Need someone to verify that my solution is correct, thanks in advance.

Solve the IVP $y'' - y = e^t$, $y(0) = 0$, $y'(0) = 1$

Solution: $\frac{1}{2}te^t + \frac{1}{2}e^t - \frac{1}{2}e^{-t}$

 

[Ackbach]

Well, your solution solves the DE and the first initial condition, but not the initial condition involving the derivative.

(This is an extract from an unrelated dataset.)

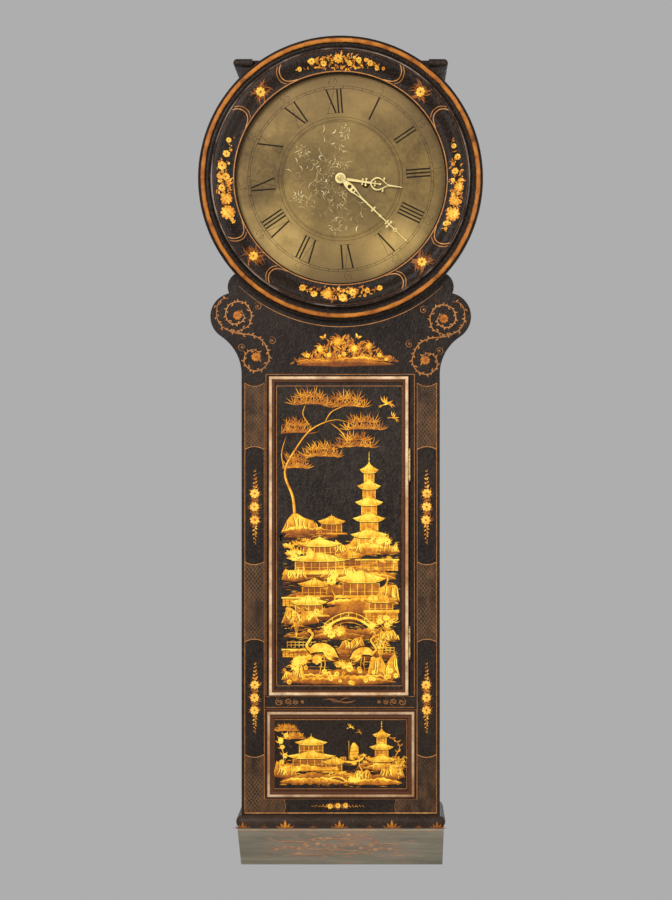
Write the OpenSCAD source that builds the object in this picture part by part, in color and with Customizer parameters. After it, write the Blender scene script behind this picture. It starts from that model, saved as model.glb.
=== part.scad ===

I get, for your solution, that $y'(0)=\tfrac32$. Can you show your steps?

 

[shamieh]

$y_h = C_1e^t + C_2e^{-t}$ and I know that $y_p = \frac{1}{2}te^t$

so $y(0) = C_1 + C_2$ and $y'(0) = C_1e^t - C_2e^{-t}$

so
$C_1 + C_2 = 0$
$+$
$C_1 - C_2 = 1$

$C_2 = -1/2$ and $C_1 = 1/2$

so $y_p + y_h = \frac{1}{2} t e^t + \frac{1}{2}e^t - \frac{1}{2}e^{-t}$

 

[shamieh]

So is my solution correct?

 

[MarkFL]

So is my solution correct?

You posted the same solution as in your initial post, which you have already been told is incorrect. :D

You should have found the general solution to the given ODE is:

$$y(t)=c_1e^t+c_2e^{-t}+\frac{t}{2}e^{t}$$

And so we find:

$$y'(t)=c_1e^t-c_2e^{-t}+\frac{1}{2}e^{t}(t+1)$$

Now, to determine the parameters, we use the initial conditions:

$$y(0)=c_1+c_2=0$$

$$y'(0)=c_1-c_2+\frac{1}{2}=1\implies c_1-c_2=\frac{1}{2}$$

Thus, we obtain:

$$\left(c_1,c_2\right)=\left(\frac{1}{4},-\frac{1}{4}\right)$$

Thus, the solution satisfying the given conditions is:

$$y(t)=\frac{1}{4}e^t-\frac{1}{4}e^{-t}+\frac{t}{2}e^{t}=\frac{1}{4e^t}\left((2t+1)e^{2t}-1\right)$$

 

[shamieh]

Oh now I see what you all are saying Mark. I did not put the particular solution with the homogeneous solution & took the derivative incorrectly. Gonna re-work the problem. Thanks so much.

 

[shamieh]

Ahh I got the correct solutuion. Thank you